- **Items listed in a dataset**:

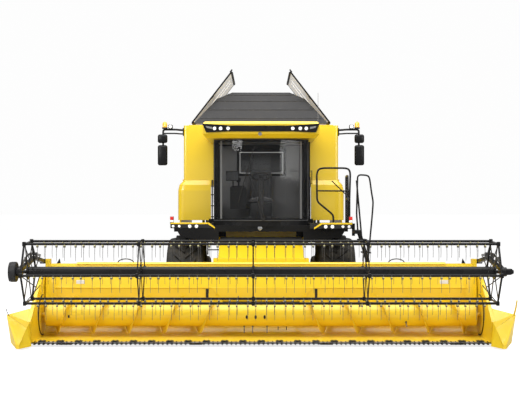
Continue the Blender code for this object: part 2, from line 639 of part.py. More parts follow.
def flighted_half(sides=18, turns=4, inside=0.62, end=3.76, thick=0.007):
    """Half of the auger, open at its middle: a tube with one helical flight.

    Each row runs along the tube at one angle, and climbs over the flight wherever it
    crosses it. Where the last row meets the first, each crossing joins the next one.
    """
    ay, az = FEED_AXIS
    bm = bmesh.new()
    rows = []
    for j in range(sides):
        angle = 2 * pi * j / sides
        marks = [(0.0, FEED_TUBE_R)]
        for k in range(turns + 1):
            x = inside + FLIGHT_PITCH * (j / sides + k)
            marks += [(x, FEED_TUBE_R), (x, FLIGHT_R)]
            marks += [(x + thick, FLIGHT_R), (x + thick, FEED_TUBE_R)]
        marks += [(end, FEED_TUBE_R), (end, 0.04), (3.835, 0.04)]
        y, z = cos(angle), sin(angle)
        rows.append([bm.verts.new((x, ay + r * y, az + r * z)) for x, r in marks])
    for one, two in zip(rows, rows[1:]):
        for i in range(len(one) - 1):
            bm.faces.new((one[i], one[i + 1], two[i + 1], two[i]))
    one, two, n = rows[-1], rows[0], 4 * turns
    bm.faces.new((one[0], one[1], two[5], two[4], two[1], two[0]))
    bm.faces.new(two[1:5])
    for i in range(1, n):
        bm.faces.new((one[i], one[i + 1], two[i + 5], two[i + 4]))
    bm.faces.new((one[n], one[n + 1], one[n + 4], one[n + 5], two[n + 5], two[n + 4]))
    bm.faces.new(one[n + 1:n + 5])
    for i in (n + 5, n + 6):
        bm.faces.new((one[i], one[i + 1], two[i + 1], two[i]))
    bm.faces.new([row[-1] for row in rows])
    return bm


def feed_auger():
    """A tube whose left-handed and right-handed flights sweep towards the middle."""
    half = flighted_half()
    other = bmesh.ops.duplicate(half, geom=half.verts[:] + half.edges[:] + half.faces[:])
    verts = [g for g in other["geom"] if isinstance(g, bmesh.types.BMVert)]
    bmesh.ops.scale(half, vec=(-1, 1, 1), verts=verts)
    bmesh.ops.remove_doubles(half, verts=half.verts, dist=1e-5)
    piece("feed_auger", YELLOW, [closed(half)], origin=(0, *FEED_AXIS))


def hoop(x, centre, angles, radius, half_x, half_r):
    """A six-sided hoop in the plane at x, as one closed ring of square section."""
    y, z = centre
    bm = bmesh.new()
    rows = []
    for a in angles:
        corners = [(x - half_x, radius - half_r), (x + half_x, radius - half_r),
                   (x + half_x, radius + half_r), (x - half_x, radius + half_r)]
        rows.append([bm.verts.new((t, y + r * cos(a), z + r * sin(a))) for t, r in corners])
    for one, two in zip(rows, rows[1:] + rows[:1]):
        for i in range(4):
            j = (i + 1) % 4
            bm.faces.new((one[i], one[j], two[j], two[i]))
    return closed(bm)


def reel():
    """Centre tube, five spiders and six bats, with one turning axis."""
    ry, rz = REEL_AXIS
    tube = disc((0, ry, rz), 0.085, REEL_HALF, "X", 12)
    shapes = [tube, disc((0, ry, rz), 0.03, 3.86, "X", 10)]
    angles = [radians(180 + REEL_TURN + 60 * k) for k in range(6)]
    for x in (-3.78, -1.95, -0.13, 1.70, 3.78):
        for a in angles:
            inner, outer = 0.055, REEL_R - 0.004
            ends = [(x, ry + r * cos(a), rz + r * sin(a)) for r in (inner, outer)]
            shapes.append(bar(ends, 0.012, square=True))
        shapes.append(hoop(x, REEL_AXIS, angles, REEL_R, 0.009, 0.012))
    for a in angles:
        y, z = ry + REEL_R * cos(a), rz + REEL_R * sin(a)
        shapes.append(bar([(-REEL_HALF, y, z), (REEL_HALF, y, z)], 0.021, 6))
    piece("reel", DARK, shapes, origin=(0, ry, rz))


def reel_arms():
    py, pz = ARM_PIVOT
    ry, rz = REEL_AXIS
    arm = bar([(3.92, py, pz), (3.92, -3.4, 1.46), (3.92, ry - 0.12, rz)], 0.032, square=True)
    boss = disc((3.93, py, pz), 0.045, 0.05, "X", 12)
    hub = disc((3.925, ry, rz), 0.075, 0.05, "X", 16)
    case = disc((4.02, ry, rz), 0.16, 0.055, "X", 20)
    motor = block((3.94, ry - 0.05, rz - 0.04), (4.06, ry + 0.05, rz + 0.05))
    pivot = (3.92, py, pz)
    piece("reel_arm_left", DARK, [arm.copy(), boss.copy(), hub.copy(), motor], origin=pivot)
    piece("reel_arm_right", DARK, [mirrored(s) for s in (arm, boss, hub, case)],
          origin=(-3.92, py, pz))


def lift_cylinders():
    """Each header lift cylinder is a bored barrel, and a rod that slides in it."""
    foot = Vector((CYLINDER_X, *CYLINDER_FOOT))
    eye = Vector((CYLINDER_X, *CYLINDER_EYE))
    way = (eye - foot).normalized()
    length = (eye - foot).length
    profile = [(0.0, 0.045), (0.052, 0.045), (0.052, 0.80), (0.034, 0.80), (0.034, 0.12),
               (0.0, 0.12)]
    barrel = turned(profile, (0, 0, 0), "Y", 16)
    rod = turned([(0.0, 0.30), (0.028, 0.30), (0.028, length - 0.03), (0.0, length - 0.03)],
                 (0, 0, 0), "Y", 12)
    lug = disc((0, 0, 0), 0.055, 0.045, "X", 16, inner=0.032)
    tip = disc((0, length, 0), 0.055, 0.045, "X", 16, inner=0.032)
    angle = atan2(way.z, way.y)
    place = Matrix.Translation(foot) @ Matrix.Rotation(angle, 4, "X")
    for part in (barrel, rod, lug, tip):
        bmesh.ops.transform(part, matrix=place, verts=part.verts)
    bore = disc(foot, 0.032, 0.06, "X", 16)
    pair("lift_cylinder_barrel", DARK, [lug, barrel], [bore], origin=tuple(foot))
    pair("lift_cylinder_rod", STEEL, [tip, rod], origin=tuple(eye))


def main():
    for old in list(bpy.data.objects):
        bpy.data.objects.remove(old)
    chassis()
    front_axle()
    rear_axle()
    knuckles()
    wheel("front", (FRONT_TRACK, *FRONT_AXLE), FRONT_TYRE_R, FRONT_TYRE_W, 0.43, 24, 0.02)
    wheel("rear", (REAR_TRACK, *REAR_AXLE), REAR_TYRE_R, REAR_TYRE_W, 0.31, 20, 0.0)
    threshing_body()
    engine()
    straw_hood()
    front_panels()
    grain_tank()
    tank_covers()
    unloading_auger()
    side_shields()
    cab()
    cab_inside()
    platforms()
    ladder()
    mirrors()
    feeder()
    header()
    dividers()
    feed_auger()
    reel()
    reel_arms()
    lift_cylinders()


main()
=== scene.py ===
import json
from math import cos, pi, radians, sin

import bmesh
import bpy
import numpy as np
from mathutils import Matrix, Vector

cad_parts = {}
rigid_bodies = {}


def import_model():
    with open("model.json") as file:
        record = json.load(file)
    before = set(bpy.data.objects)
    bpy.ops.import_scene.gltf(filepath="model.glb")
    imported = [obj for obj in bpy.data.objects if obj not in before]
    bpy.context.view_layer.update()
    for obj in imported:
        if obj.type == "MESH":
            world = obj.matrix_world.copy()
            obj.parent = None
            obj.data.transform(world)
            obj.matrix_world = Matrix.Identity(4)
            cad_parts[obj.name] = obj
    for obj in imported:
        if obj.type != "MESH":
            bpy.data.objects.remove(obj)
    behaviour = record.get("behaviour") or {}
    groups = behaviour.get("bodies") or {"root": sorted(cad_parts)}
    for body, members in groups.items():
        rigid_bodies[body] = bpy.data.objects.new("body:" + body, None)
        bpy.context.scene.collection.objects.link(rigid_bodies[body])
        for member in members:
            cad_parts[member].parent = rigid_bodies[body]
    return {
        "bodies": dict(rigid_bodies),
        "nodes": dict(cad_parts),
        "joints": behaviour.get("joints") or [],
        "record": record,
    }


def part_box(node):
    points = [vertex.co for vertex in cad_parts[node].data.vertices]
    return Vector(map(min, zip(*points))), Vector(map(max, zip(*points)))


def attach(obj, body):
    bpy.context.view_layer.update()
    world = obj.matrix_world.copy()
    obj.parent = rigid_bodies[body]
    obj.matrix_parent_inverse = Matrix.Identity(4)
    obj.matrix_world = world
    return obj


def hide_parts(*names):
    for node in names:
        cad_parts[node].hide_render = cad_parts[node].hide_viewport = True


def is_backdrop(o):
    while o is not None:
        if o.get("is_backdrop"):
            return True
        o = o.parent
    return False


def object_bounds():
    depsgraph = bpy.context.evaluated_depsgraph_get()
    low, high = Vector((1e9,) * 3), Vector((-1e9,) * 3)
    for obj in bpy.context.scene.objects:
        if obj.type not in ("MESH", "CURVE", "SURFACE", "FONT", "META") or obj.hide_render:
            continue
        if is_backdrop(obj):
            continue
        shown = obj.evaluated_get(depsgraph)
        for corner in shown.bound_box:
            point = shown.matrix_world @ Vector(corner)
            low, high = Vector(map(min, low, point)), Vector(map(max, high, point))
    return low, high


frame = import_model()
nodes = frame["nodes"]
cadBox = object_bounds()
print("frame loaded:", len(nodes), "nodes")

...

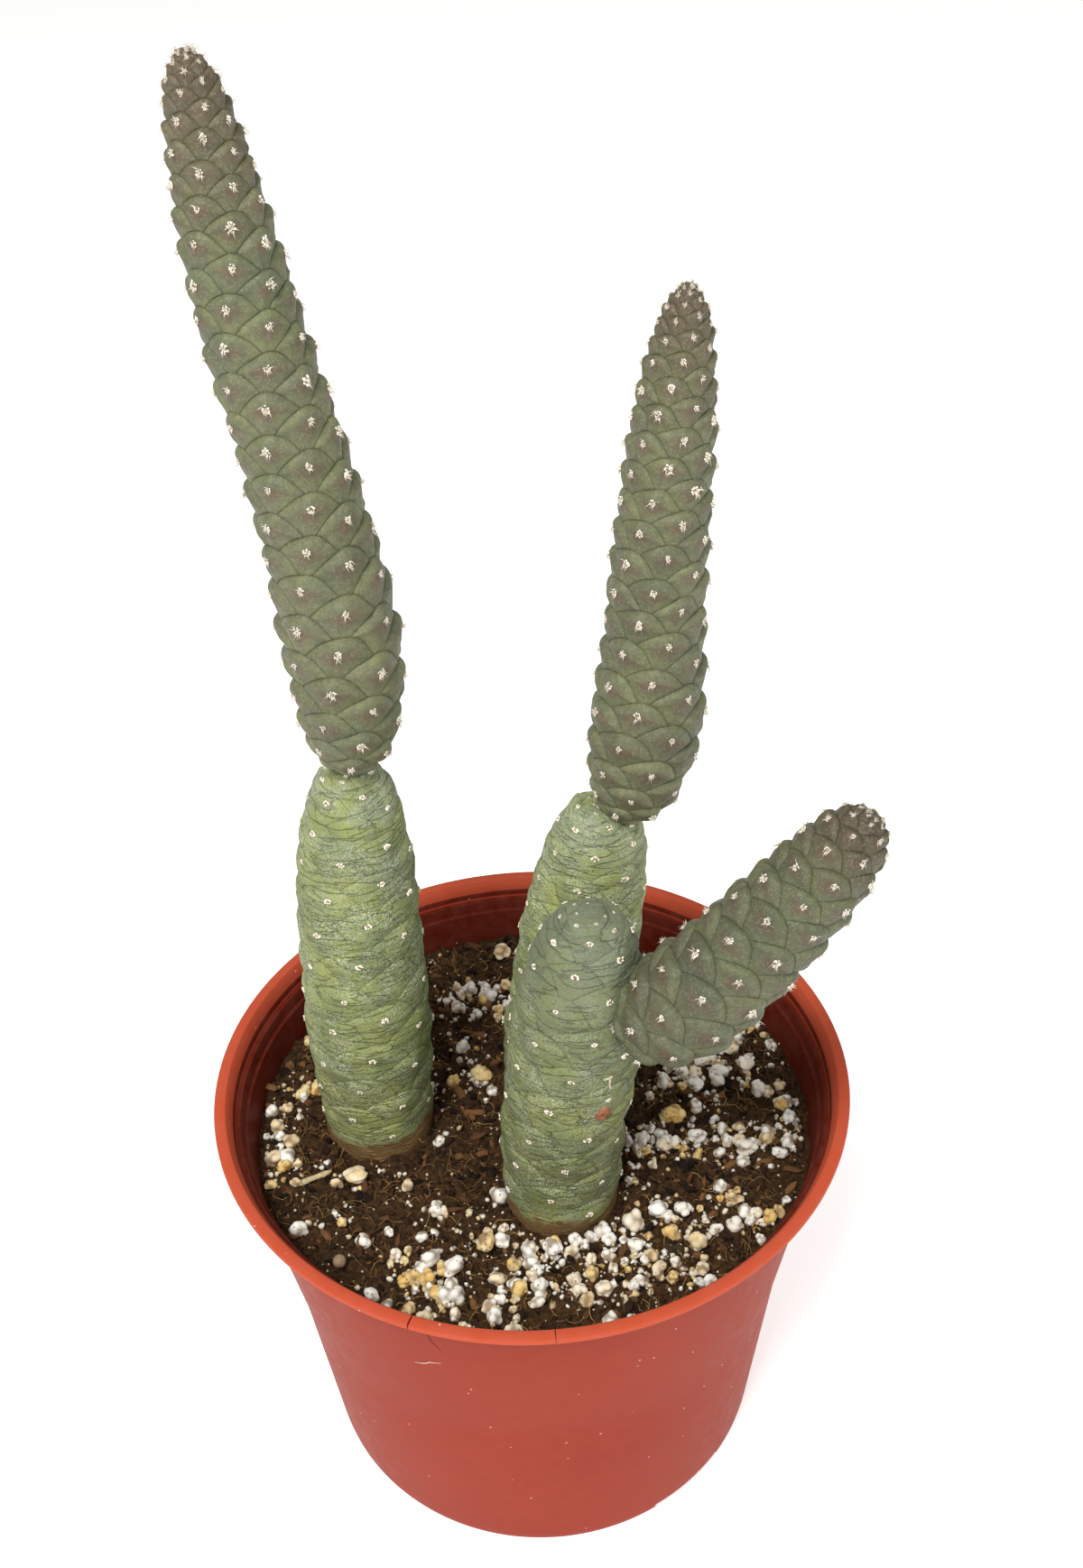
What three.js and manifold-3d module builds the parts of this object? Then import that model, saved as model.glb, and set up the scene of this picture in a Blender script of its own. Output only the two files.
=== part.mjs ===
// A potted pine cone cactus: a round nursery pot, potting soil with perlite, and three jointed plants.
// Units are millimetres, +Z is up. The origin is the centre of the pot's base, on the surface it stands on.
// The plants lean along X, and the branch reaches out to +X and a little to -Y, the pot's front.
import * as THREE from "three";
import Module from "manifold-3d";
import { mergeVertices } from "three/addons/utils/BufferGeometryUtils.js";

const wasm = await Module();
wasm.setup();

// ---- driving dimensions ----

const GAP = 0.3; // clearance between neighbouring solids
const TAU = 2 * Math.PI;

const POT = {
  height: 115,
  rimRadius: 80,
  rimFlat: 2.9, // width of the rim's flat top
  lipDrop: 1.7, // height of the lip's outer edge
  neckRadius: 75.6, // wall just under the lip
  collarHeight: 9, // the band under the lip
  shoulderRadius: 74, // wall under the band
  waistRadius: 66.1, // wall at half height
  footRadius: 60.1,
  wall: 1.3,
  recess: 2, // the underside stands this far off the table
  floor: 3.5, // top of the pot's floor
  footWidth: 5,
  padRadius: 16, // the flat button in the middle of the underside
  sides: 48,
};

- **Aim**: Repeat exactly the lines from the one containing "platforms()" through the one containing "obj.matrix_world = Matrix.Identity(4)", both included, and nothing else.

- **Solution to this task**:
    platforms()
    ladder()
    mirrors()
    feeder()
    header()
    dividers()
    feed_auger()
    reel()
    reel_arms()
    lift_cylinders()


main()
=== scene.py ===
import json
from math import cos, pi, radians, sin

import bmesh
import bpy
import numpy as np
from mathutils import Matrix, Vector

cad_parts = {}
rigid_bodies = {}


def import_model():
    with open("model.json") as file:
        record = json.load(file)
    before = set(bpy.data.objects)
    bpy.ops.import_scene.gltf(filepath="model.glb")
    imported = [obj for obj in bpy.data.objects if obj not in before]
    bpy.context.view_layer.update()
    for obj in imported:
        if obj.type == "MESH":
            world = obj.matrix_world.copy()
            obj.parent = None
            obj.data.transform(world)
            obj.matrix_world = Matrix.Identity(4)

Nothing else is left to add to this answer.